Aerodraco
Aerodraco is a genus of anhanguerid pterosaur from the Albian–Cenomanian-age Cambridge Greensand of England. It contains only one species, Aerodraco sedgwickii. It was originally assigned to the genus Pterodactylus.
Discovery and naming
In 1859, Sir Richard Owen named pterosaur material from the Cambridge Greensand of England as Pterodactylus sedgwickii. At the time, Pterodactylus was a wastebasket taxon; all sorts of unrelated pterosaurs were assigned to that genus. In 1870, Harry Seeley reassigned it to Ornithocheirus, another wastebasket taxon. Its specific name honors Adam Sedgwick. It was in 1869 renamed by Seeley into a Ptenodactylus sedgwickii, and in 1870 into a Ornithocheirus sedgwickii.
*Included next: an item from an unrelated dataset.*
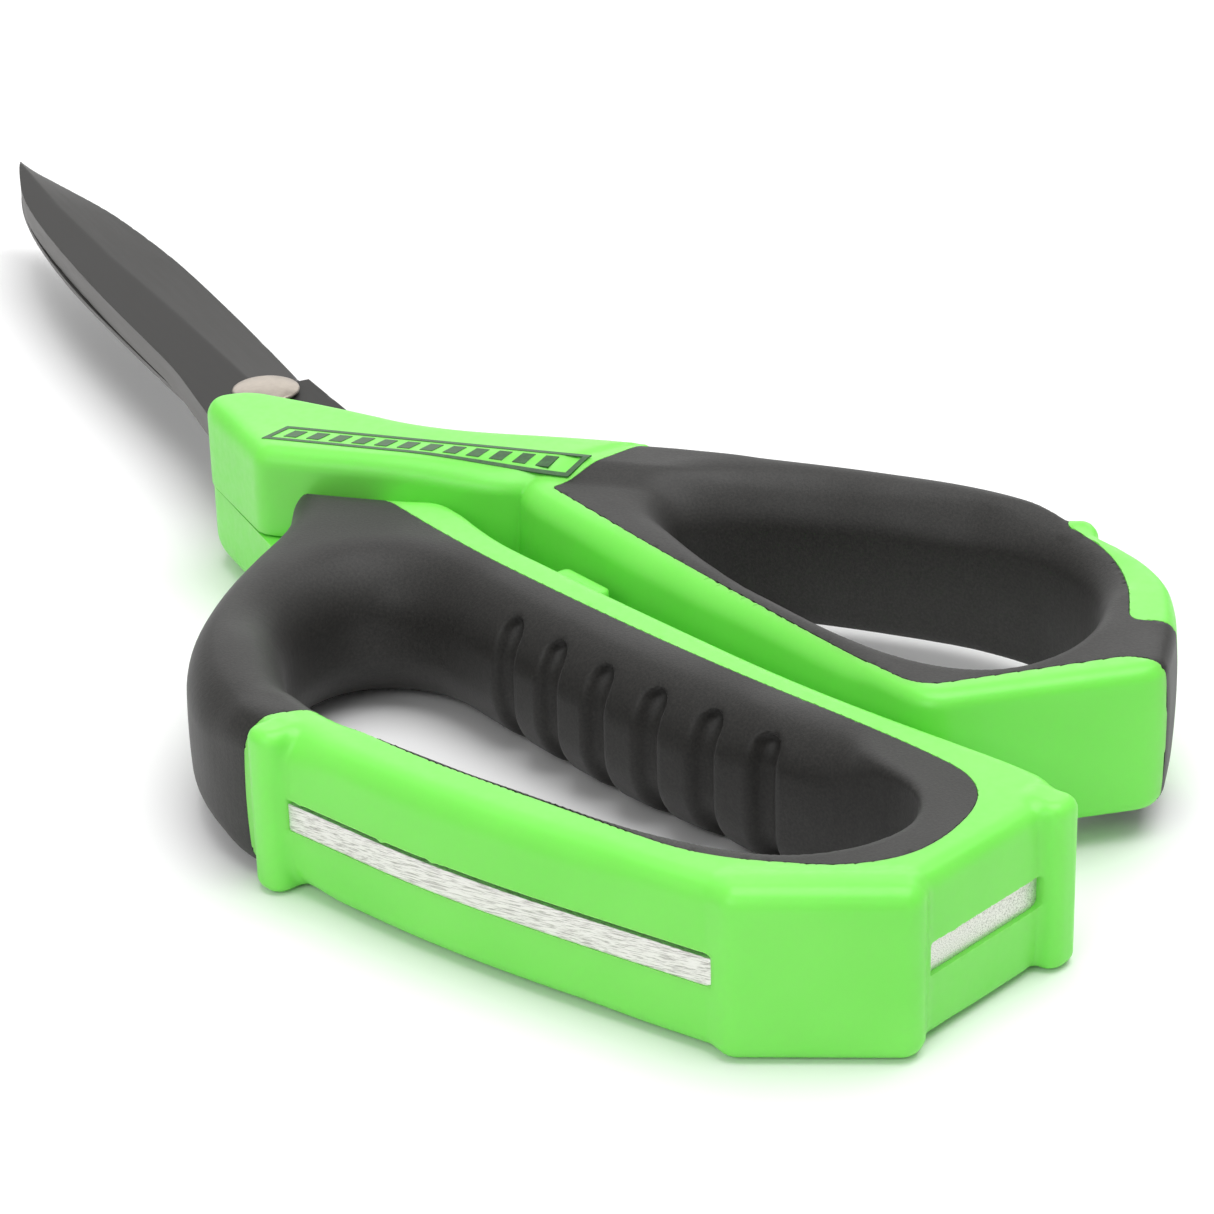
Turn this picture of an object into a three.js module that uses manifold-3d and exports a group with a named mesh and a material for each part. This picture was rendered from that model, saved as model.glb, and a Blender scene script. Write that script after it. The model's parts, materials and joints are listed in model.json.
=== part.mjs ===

In 1874, Owen again renamed it into Coloborhynchus sedgwickii. Owen in 1859 also referred a front of the lower jaws, specimen CAMSM B54421. However, this piece is not of the same individual as the holotype and there is no proof for any connection with Pterodactylus sedgwickii.It was then largely ignored in modern literature until 2013, when Rodrigues and Kellner assigned it to their new genus Camposipterus. However, even they were unsure of this placement, calling it Camposipterus sedgwickii. Finally, in 2020, Holgado and Pêgas assigned it to its own genus, Aerodraco; the genus name means "air dragon", in reference to the 1901 book Dragons of the Air by Harry Seeley.